▶ [Exercise instructions] The material below holds a span beginning at the line with "for name, rivet_z" and ending at the line with "bpy.context.scene.collection.objects.link(empty)". Quote that span exactly, both ends included, and only that span.

** BEGIN Given data **

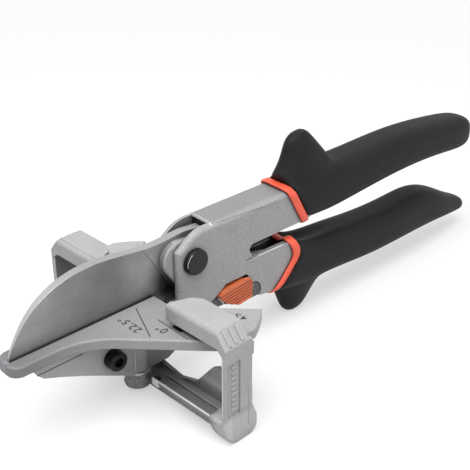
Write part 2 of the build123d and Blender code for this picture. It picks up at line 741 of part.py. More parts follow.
def build_table():
    """Aluminium anvil table: nose, two 45 degree wings, strip slot, marks and a centre rib."""
    corner, edge_x, arc_middle, elbow_x, step_y = wing_outline()
    nose = table_nose_half_width
    front_corner_x = wing_half_width - wing_front_offset
    start, middle, end = arc_corner((-table_reach, -nose), (elbow_x, -nose),
                                    (front_corner_x, -wing_half_width), wing_sweep_radius)
    tip_a, tip_m, tip_b = arc_corner((-table_reach, 0), (-table_reach, -nose), (elbow_x, -nose),
                                     nose_corner_radius)
    corner_a, corner_m, corner_b = arc_corner((elbow_x, -nose), (front_corner_x, -wing_half_width),
                                              (edge_x, -wing_half_width), wing_corner_radius)
    step = (-step_y - wing_back_offset, step_y)
    half = make_face([
        Line((-table_reach, 0), tip_a), ThreePointArc(tip_a, tip_m, tip_b), Line(tip_b, start),
        ThreePointArc(start, middle, end), Line(end, corner_a),
        ThreePointArc(corner_a, corner_m, corner_b), Line(corner_b, (edge_x, -wing_half_width)),
        ThreePointArc((edge_x, -wing_half_width), arc_middle, corner), Line(corner, step),
        Line(step, (table_step_x, 0)), Line((table_step_x, 0), (-table_reach, 0)),
    ])
    plate = both_sides(extrude(Plane.XY.offset(-table_thickness) * half, amount=table_thickness))
    plate = chamfer(plate.faces().sort_by(Axis.Z)[-1].outer_wire().edges(), table_edge_round)
    slot = strip_width / 2 + seat_gap
    plate -= block((-table_reach - overrun, table_step_x + overrun), (-slot, slot), (-strip_depth, overrun))
    rib = block((rib_front_x, rib_rear_x), (-rib_thickness / 2, rib_thickness / 2),
                (-table_thickness - rib_depth, -table_thickness + seat_gap))
    rib &= carrier_side(-rib_thickness, rib_thickness, sheet)
    plate += rib
    plate -= rod_y(clamp_screw_radius + pin_fit, clamp_screw_x, clamp_screw_z, -wing_radius, wing_radius)
    square_line = block((square_line_start, square_line_end), (-line_width / 2, line_width / 2),
                        (-line_depth, overrun))
    mark_line = block((mark_line_start, mark_line_end), (-line_width / 2, line_width / 2),
                      (-line_depth, overrun))
    for side in (-1, 1):
        plate -= Rot(0, 0, side * 90) * square_line
        plate -= Rot(0, 0, side * (90 + mark_angle)) * mark_line
    return plate


def build_strip():
    """Black anvil strip let into the table, which the blade closes on."""
    half = strip_width / 2
    return block((-table_reach, table_step_x - table_edge_round), (-half, half),
                 (-strip_depth + seat_gap, 0))


def carrier_side(y_low, y_high, inset):
    """Side shape of the carrier, drawn in from below by an inset."""
    top = -table_thickness
    belly = spread(carrier_belly_shares, carrier_front_x, -carrier_front_x, top, carrier_bottom - top)
    points = [(x, z + inset) for x, z in belly]
    points[0] = (carrier_front_x + inset, top)
    rounded = [points[0]] + [(x, z, carrier_half_width / 2) for x, z in points[1:4]] + points[4:]
    return slab_xz(rounded + [(hub_radius, carrier_bottom + inset), (hub_radius, top)], y_low, y_high)


def build_carrier():
    """Casting that grips the table's rib, takes the fence's screw and runs into the handle."""
    half = carrier_half_width
    top = -table_thickness
    body = carrier_side(-half, half, 0)
    tail_half = cheek_inner - slide_gap
    rear_x = cheek_front_x - slide_gap
    rear = slab_xz([(0, top), (rear_x, top), (rear_x, carrier_bottom + half / 2, half / 2),
                    (cheek_front_x - half, carrier_bottom, half / 2), (0, carrier_bottom)], -half, half)
    tail = slab_xz([(cheek_front_x - half, carrier_tail_top - half),
                    (table_step_x + half, carrier_tail_top),
                    (carrier_tail_x, carrier_tail_top, half / 3),
                    (carrier_tail_x, clasp_bottom - half / 2, half / 2),
                    (cheek_front_x - half, carrier_bottom + half)], -tail_half, tail_half)
    body += rear + tail
    body += rod_z(carrier_boss_radius, 0, 0, carrier_bottom, top)
    room = rib_thickness / 2 + slide_gap
    pocket = block((carrier_front_x, rib_rear_x + slide_gap), (-room, room),
                   (top - rib_depth - slide_gap, top + overrun))
    body -= pocket & carrier_side(-half, half, sheet - slide_gap)
    body -= rod_y(clamp_screw_radius + pin_fit, clamp_screw_x, clamp_screw_z, -wing_radius, wing_radius)
    body -= rod_z(fence_screw_radius + pin_fit, 0, 0, carrier_bottom - overrun,
                  carrier_bottom + fence_screw_reach)
    for z in clasp_rivet_heights():
        body -= rod_y(clasp_rivet_radius + pin_fit, clasp_rivet_x, z, -wing_radius, wing_radius)
    return body


def build_clamp_screw():
    """Black socket screw through the carrier and the table's rib."""
    seat = carrier_half_width
    head = rod_y(clamp_head_radius, clamp_screw_x, clamp_screw_z, -seat - clamp_head_height, -seat)
    head = chamfer(head.edges().group_by(Axis.Y)[0], bolt_head_round / 2)
    shank = rod_y(clamp_screw_radius, clamp_screw_x, clamp_screw_z, -seat - slide_gap,
                  seat + clamp_nut_height + slide_gap)
    socket = extrude(Plane.XZ.offset(seat + clamp_head_height - clamp_hex_depth)
                     * Pos(clamp_screw_x, clamp_screw_z) * RegularPolygon(clamp_hex_radius, 6),
                     amount=clamp_hex_depth + overrun)
    return head + shank - socket


def build_clamp_nut():
    """Hexagon nut on the clamp screw's far end."""
    seat = carrier_half_width
    nut = extrude(Plane.XZ.offset(-seat - clamp_nut_height) * Pos(clamp_screw_x, clamp_screw_z)
                  * RegularPolygon(clamp_nut_radius, 6), amount=clamp_nut_height)
    return nut - rod_y(clamp_screw_radius + pin_fit, clamp_screw_x, clamp_screw_z, 0, wing_radius)


def fence_arm():
    """Near arm above the table, with its slanted inner end and sloped shoulder."""
    face = fence_face_x
    corner = arm_inner_corner
    outer = -fence_half_width
    arm = slab_xy([(face, -arm_inner_y),
                   (arm_rear_x - corner, -arm_inner_rear_y + corner / 2, corner),
                   (arm_rear_x, -arm_inner_rear_y - corner, corner),
                   (arm_rear_x, outer), (face, outer)], arm_bottom, arm_top)
    arm = fillet(arm.edges().filter_by(Axis.Y).group_by(Axis.Z)[-1].group_by(Axis.X)[0], arm_front_round)
    return arm - slab_yz([(outer + shoulder_inset, arm_top + overrun),
                          (outer + shoulder_inset, arm_top),
                          (outer, arm_top - shoulder_drop),
                          (outer - overrun, arm_top - shoulder_drop),
                          (outer - overrun, arm_top + overrun)], face - overrun, arm_rear_x + overrun)


def fence_foot():
    """Foot that stands on the bench under an upright."""
    front = fence_face_x
    rear = upright_rear_x + foot_flare
    foot = slab_xz([(front, foot_top), (upright_rear_x, foot_top),
                    (rear, (foot_top - table_height) / 2, foot_rear_radius),
                    (rear, -table_height, foot_rear_radius),
                    (front + foot_front_inset, -table_height, foot_front_radius),
                    (front, -table_height + foot_front_rise, foot_rear_radius / 2)],
                   -fence_half_width, -foot_inner_y)
    outer_edges = foot.faces().sort_by(Axis.Y)[0].edges().sort_by(Axis.Z)[:-1]
    foot = fillet(outer_edges, foot_edge_round)
    foot -= slab_yz([(-foot_inner_y + overrun, -table_height - overrun),
                     (-foot_inner_y + overrun, rail_bottom),
                     (-foot_inner_y, rail_bottom), (-foot_floor_y, -table_height),
                     (-foot_floor_y, -table_height - overrun)], front - overrun, rear + overrun)
    return foot - block((front - overrun, rear + overrun), (-upright_inner_y, 0),
                        (rail_top, foot_top + overrun))


def fence_half():
    """Near half of the fence: arm, upright, foot and rail with its back wall."""
    face = fence_face_x
    outer = -fence_half_width
    wall_top = arm_top - shoulder_drop
    upright = block((face, upright_rear_x), (outer, -upright_inner_y), (foot_top - foot_flare, wall_top))
    inner = arm_bottom - running_gap
    inner_web = slab_yz([(-upright_inner_y - seat_gap, arm_bottom + seat_gap),
                         (-upright_inner_y + inner, arm_bottom + seat_gap),
                         (-upright_inner_y - seat_gap, arm_bottom - inner)], face, arm_rear_x)
    half = fence_arm() + upright + inner_web + fence_foot() + rail_half()
    recess = block((face + panel_front_inset, upright_rear_x - panel_rear_inset),
                   (outer - overrun, outer + upright_frame), (panel_bottom, wall_top - shoulder_drop))
    return half - recess


def rail_half():
    """Near half of the base rail, a channel open above with a lip along its front edge."""
    outer = -upright_inner_y - seat_gap
    floor_top = rail_bottom + rail_wall
    floor = block((rail_front_x, rail_rear_x), (outer, 0), (rail_bottom, floor_top))
    front = block((rail_front_x, rail_front_x + rail_wall), (outer, -rail_lip_start_y),
                  (rail_bottom, rail_top))
    lip = block((rail_front_x - rail_lip_reach, rail_front_x + rail_wall), (outer, -rail_lip_start_y),
                (rail_top - rail_lip_thickness, rail_top))
    rib = block((rail_rib_x, rail_rib_x + rail_wall / 2), (outer, -rail_lip_start_y),
                (floor_top - seat_gap, floor_top + rail_rib_height))
    wall_height = gusset_top - rail_bottom
    crest = spread(back_wall_shares, 0, upright_inner_y, rail_bottom, wall_height)
    wall = slab_yz([(-y, z) for y, z in crest] + [(-crest[-1][0], rail_bottom), (0, rail_bottom)],
                   rail_rear_x - rail_wall, rail_rear_x)
    return floor + front + lip + rib + wall


def build_fence():
    """One casting: two arms above the table joined by uprights and a rail that passes below it."""
    fence = both_sides(fence_half())
    fence += rod_z(hub_radius, 0, 0, hub_bottom, hub_top)
    fence -= rod_z(fence_screw_radius + pin_fit, 0, 0, hub_bottom - overrun, hub_top + overrun)
    fence -= rod_z(fence_screw_head_radius + slide_gap, 0, 0, hub_bottom - overrun,
                   hub_bottom + fence_screw_head_height)
    return Rot(0, 0, fence_rest_angle) * fence


def build_fence_screw():
    """Screw from below that the fence turns on."""
    head_top = hub_bottom + fence_screw_head_height - seat_gap
    head = rod_z(fence_screw_head_radius, 0, 0, hub_bottom + seat_gap, head_top)
    shank = rod_z(fence_screw_radius, 0, 0, head_top - seat_gap,
                  carrier_bottom + fence_screw_reach - slide_gap)
    socket = extrude(Plane.XY.offset(hub_bottom - overrun) * RegularPolygon(clamp_hex_radius, 6),
                     amount=overrun + fence_screw_head_height / 2)
    return head + shank - socket


def build_fence_washer():
    """Washer between the carrier and the fence's hub."""
    washer = rod_z(hub_radius - seat_gap, 0, 0, hub_top + seat_gap, carrier_bottom - seat_gap)
    return washer - rod_z(fence_screw_radius + pin_fit, 0, 0, hub_bottom, 0)


os.makedirs("parts", exist_ok=True)

save(build_blade(), "blade")
save(build_upper_handle(), "upper_handle")
save(build_lower_handle(), "lower_handle")
save(build_upper_band(), "upper_grip_band")
save(build_upper_grip(), "upper_grip")
save(build_lower_band(), "lower_grip_band")
save(build_lower_grip(), "lower_grip")
save(build_pivot_bolt(), "pivot_bolt")
save(build_pivot_nut(), "pivot_nut")
save(build_pivot_bush(), "pivot_bush")
save(build_pivot_washer(), "near_pivot_washer")
save(mirror(build_pivot_washer(), about=Plane.XZ), "far_pivot_washer")
for name, (rivet_x, rivet_z) in zip(("front_blade_rivet", "rear_blade_rivet"), blade_rivet_places()):
    save(rod_y(blade_rivet_radius, rivet_x, rivet_z, -plate_outer, plate_outer), name)
save(build_latch_lever(), "latch_lever")
save(build_latch_cover(), "latch_cover")
save(rod_y(latch_rivet_radius, latch_x, latch_z, -cheek_outer + latch_inset, -plate_inner), "latch_rivet")
save(build_table(), "anvil_table")
save(build_strip(), "anvil_strip")
save(build_carrier(), "table_carrier")
save(build_clamp_screw(), "clamp_screw")
save(build_clamp_nut(), "clamp_nut")
for name, rivet_z in zip(("upper_clasp_rivet", "lower_clasp_rivet"), clasp_rivet_heights()):
    save(rod_y(clasp_rivet_radius, clasp_rivet_x, rivet_z, -cheek_outer, cheek_outer), name)
save(build_fence(), "mitre_fence")
save(build_fence_screw(), "fence_screw")
save(build_fence_washer(), "fence_washer")
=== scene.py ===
import json
import math
import random

import bmesh
import bpy
from mathutils import Matrix, Vector


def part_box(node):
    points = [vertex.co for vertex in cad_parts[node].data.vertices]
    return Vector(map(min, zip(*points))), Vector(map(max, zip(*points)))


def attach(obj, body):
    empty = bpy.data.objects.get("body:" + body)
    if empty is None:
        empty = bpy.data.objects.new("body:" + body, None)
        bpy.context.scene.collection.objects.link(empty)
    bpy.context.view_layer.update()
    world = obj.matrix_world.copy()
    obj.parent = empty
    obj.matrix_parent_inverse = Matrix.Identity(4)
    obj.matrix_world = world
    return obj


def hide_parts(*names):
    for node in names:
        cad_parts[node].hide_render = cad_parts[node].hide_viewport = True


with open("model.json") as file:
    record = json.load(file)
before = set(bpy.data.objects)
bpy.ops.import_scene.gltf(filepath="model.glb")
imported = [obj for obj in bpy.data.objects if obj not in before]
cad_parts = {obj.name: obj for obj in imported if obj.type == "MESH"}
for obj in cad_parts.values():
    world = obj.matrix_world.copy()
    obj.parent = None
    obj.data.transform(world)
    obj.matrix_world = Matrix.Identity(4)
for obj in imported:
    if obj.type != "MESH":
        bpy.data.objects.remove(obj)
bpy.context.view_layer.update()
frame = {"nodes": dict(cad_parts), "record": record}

# Mitre shears. +X runs along the table towards the grips, -Y is the near side and +Z is up from the bench.
# Sizes and places are written in millimetres, and MM turns them into metres. Angles are in degrees.
MM = 0.001
nodes = frame["nodes"]

# Places that the details follow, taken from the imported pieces, in millimetres
table_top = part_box("anvil_table")[1].z / MM
bolt_low, bolt_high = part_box("pivot_bolt")
pivot = (bolt_low + bolt_high) / 2 / MM
bolt_face = bolt_low.y / MM
band_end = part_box("lower_grip_band")[1].x / MM

near_and_far = ((-1, "near"), (1, "far"))


# Node helpers for the materials

def new_material(name):
    """Empty node material, its node tree and its output's surface socket."""
    material = bpy.data.materials.new(name)
    material.use_nodes = True
    tree = material.node_tree
    tree.nodes.clear()
    output = tree.nodes.new("ShaderNodeOutputMaterial")
    return material, tree, output.inputs["Surface"]


def node(tree, kind, **settings):
    """New node with its settings."""
    made = tree.nodes.new(kind)
    for key, value in settings.items():
        setattr(made, key, value)
    return made


def feed(tree, socket, value):
    """Link a socket to another one, or set it to a number or a colour."""
    if isinstance(value, bpy.types.NodeSocket):
        tree.links.new(value, socket)
    elif isinstance(value, (int, float)):
        socket.default_value = value
    else:
        socket.default_value = (*value, 1)


def own_point(tree):
    """The piece's own coordinates."""
    return node(tree, "ShaderNodeTexCoord").outputs["Object"]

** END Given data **

▶ [Task result]
for name, rivet_z in zip(("upper_clasp_rivet", "lower_clasp_rivet"), clasp_rivet_heights()):
    save(rod_y(clasp_rivet_radius, clasp_rivet_x, rivet_z, -cheek_outer, cheek_outer), name)
save(build_fence(), "mitre_fence")
save(build_fence_screw(), "fence_screw")
save(build_fence_washer(), "fence_washer")
=== scene.py ===
import json
import math
import random

import bmesh
import bpy
from mathutils import Matrix, Vector


def part_box(node):
    points = [vertex.co for vertex in cad_parts[node].data.vertices]
    return Vector(map(min, zip(*points))), Vector(map(max, zip(*points)))


def attach(obj, body):
    empty = bpy.data.objects.get("body:" + body)
    if empty is None:
        empty = bpy.data.objects.new("body:" + body, None)
        bpy.context.scene.collection.objects.link(empty)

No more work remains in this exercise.